A setting that I often write stories in, and is also a role playing game setting. Hexgrove is a mid-magic, pastoral setting with anthropomorphic UK woodland animals and clockwork tech.
background
The Six Groves are a landscape of woods, swamps, heath, mountains and hills dotted with sources of magic called Hexgroves. In these clearings whose origins are unclear, strange six-petalled flowers bloom, providing a magic that causes animals of the Six Groves - mammals, many larger birds, some amphibians - sentience, the ability to speak to each other, hands and opposable thumbs to enable tool usage.
This process, known as the Primavera, also removes the need to eat - no animal need ever kill another for sustenance again.
The tumult of their early history - thousands of animals of different species suddenly sentient, conversant, without need for predation - is long behind these animals, who call themselves the kinfolk. A social, cultural and philosophical movement flourishes in the Six Groves, and kinfolk ever work toward it.
A peace, if they can keep it. Here are their stories.
Themes
post-scarcity
If these creatures no longer need to eat; what does that mean for their lives? Their jobs, their families, their society? There are no clear answers in the post-scarcity world of Hexgrove, but many kinfolk searching. Many stories are about this exploration.
non violence
Many of the old warrior traditions from the tumultuous days of kinfolk-on-kinfolk war are long gone. Nearly every military tradition in the various historical factions of the Six Groves have transformed themselves into other uses - from the Rooks Errant (scouts, rangers, messengers) to the Redwood Guard (ceremonial custodians of tradition).

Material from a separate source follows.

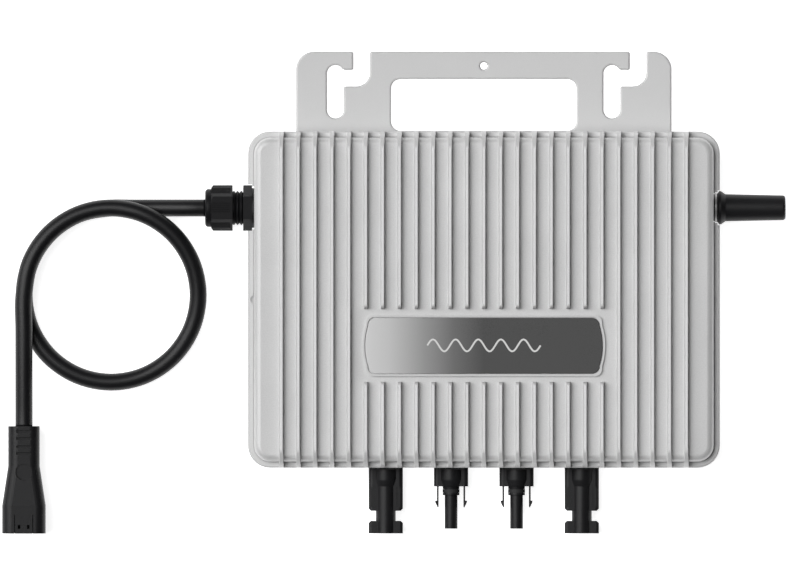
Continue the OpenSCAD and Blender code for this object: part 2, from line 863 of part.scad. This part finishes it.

To be violent against other kinfolk is a deep taboo in the society of Hexgrove, though incidents do happen.
Mid-Magic
There are no flashy wizards throwing fireballs in Hexgrove; but there are quiet scholars and geomancers who understand enough about how Primavera works to influence it. They can often shape the ways through the landscape, protecting the Six Groves from humans that might enroach on it. Occasionally, some are masters of change and transmutation.
clockwork
The level of technology is such that moderately impossible - from a real-world physics/engineering standpoint - creations are possible from the works of the kinfolk. Their Engineering Corps is revered for their ability to build a myriad of amazing things from small useful tools such as pocket telescopes to huge things, like the Newdam.
pastoralism & community
Though kinfolk do not need to eat, they remain close to nature in a number of ways. Some are rangers and woodfolk; others are farmers, beekeepers, fishers - they eat for pleasure, to connect with each other.
Many settlements are founded as market villages, and kinfolk often choose to live together to nurture social lives.
Arts of every kind - painting, poetry, dance, song - are central in the lives of most kinfolk.
social anarchy & the wheatsheaf way
This is the predominant philosophy amongst the kinfolk; and has congnates in Taoism, especially where it concerns renewal and transmutation.
Many kinfolk practice a kind wu-wei - action through inaction, as they contemplate the best way to be at one with the self, one with society, and one with nature and the world. As this often involves change, kinfolk are nothing if not adaptable.
As with any society, the kinfolk are not a monolith - there are those who fear other species, who may assign specific roles to genders, even - those who return to what they believe are the true ways of kinfolk - the hunt and predation - violating many basic tenets of kinfolk society.